What the task requires ▸ Output the lines below exactly, please, from the first line until the line with "import * as THREE from 'three';", counting both.

Information provided ▸
----------

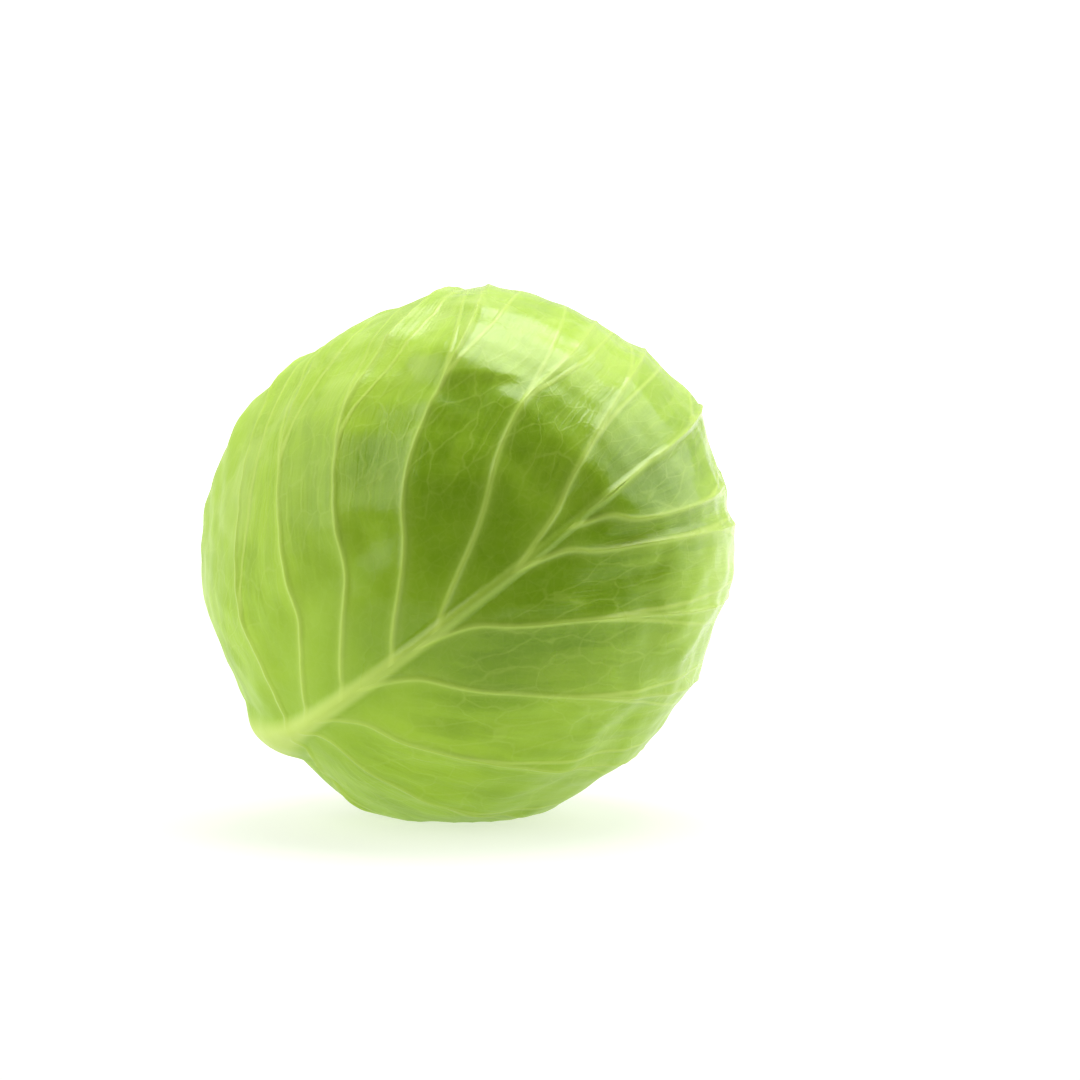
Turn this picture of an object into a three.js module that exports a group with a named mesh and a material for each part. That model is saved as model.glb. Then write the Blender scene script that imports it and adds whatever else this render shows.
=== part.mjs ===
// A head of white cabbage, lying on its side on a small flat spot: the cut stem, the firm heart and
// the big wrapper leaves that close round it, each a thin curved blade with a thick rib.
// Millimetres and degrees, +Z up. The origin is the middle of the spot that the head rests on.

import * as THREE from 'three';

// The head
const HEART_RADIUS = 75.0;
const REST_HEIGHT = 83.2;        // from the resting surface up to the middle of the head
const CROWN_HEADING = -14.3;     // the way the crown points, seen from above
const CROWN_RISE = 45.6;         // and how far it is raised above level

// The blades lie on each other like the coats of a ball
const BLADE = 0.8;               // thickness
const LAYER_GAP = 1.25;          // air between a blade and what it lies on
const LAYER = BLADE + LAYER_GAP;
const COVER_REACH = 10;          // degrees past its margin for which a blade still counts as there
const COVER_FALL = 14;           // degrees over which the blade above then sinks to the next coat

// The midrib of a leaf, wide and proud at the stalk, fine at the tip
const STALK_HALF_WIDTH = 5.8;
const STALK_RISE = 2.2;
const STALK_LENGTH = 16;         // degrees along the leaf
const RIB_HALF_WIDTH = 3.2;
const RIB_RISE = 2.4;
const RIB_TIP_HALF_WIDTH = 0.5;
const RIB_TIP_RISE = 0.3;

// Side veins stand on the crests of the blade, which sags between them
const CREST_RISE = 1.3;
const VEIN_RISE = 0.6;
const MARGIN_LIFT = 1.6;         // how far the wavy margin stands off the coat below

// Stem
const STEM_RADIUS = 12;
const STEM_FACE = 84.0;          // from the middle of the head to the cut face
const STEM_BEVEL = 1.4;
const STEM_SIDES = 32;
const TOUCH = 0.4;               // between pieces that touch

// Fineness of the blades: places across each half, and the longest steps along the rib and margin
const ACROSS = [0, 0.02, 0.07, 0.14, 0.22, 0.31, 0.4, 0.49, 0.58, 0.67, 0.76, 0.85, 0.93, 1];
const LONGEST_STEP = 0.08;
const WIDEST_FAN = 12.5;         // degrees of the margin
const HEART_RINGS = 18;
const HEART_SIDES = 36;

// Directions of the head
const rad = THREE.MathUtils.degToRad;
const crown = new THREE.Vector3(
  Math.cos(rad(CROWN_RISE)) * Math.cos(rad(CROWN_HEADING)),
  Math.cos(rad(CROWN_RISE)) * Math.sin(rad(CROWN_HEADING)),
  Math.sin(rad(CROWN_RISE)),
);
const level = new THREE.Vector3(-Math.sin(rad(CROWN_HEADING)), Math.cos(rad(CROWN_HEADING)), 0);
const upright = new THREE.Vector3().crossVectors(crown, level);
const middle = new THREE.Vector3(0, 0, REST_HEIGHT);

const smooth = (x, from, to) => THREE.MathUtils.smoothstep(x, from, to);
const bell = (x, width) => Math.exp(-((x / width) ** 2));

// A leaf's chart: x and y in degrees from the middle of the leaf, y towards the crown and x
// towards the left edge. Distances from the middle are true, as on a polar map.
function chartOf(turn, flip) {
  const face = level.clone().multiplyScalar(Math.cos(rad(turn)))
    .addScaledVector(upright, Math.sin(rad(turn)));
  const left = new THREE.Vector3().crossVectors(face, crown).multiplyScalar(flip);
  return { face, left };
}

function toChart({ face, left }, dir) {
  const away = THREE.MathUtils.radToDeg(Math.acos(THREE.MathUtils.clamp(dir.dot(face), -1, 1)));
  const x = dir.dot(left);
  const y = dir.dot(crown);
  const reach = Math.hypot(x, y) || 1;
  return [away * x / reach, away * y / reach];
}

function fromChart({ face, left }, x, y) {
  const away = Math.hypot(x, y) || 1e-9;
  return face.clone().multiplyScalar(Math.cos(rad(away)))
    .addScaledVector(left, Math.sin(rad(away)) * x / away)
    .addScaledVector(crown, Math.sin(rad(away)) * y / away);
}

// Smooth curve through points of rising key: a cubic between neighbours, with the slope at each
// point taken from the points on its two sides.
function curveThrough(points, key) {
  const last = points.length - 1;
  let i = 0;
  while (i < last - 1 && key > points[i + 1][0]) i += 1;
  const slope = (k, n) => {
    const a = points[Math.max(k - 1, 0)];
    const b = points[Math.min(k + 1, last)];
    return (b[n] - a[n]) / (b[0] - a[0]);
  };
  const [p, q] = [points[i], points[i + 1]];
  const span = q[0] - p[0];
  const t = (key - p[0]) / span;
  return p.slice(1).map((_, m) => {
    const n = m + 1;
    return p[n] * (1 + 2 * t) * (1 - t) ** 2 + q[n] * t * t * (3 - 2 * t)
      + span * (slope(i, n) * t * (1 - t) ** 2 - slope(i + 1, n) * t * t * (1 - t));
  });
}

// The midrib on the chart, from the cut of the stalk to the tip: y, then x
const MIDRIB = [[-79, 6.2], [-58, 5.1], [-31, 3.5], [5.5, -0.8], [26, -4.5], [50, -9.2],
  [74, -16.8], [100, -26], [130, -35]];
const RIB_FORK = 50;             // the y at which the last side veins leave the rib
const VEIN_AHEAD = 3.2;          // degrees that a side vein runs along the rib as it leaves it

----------

Written response ▸
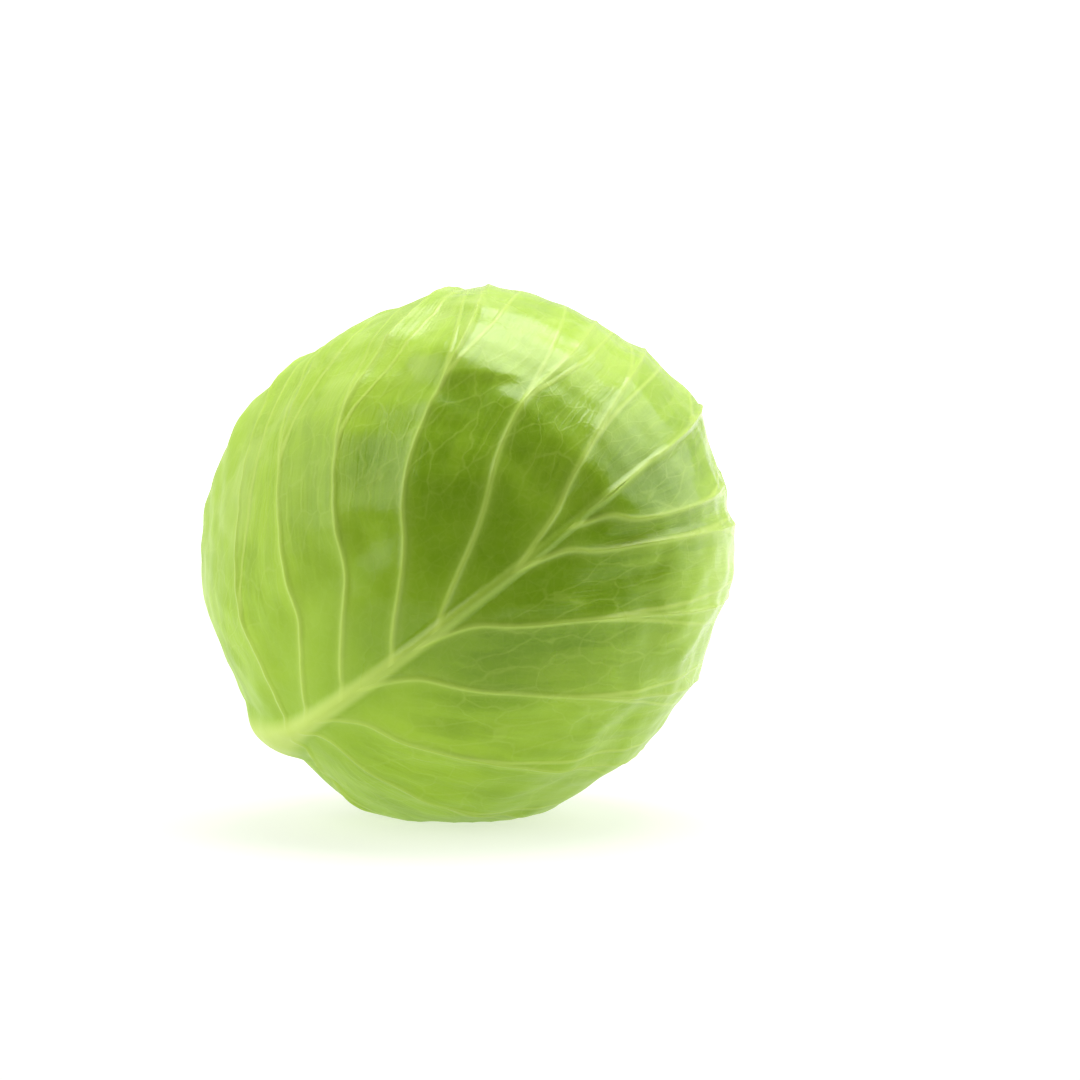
Turn this picture of an object into a three.js module that exports a group with a named mesh and a material for each part. That model is saved as model.glb. Then write the Blender scene script that imports it and adds whatever else this render shows.
=== part.mjs ===
// A head of white cabbage, lying on its side on a small flat spot: the cut stem, the firm heart and
// the big wrapper leaves that close round it, each a thin curved blade with a thick rib.
// Millimetres and degrees, +Z up. The origin is the middle of the spot that the head rests on.

import * as THREE from 'three';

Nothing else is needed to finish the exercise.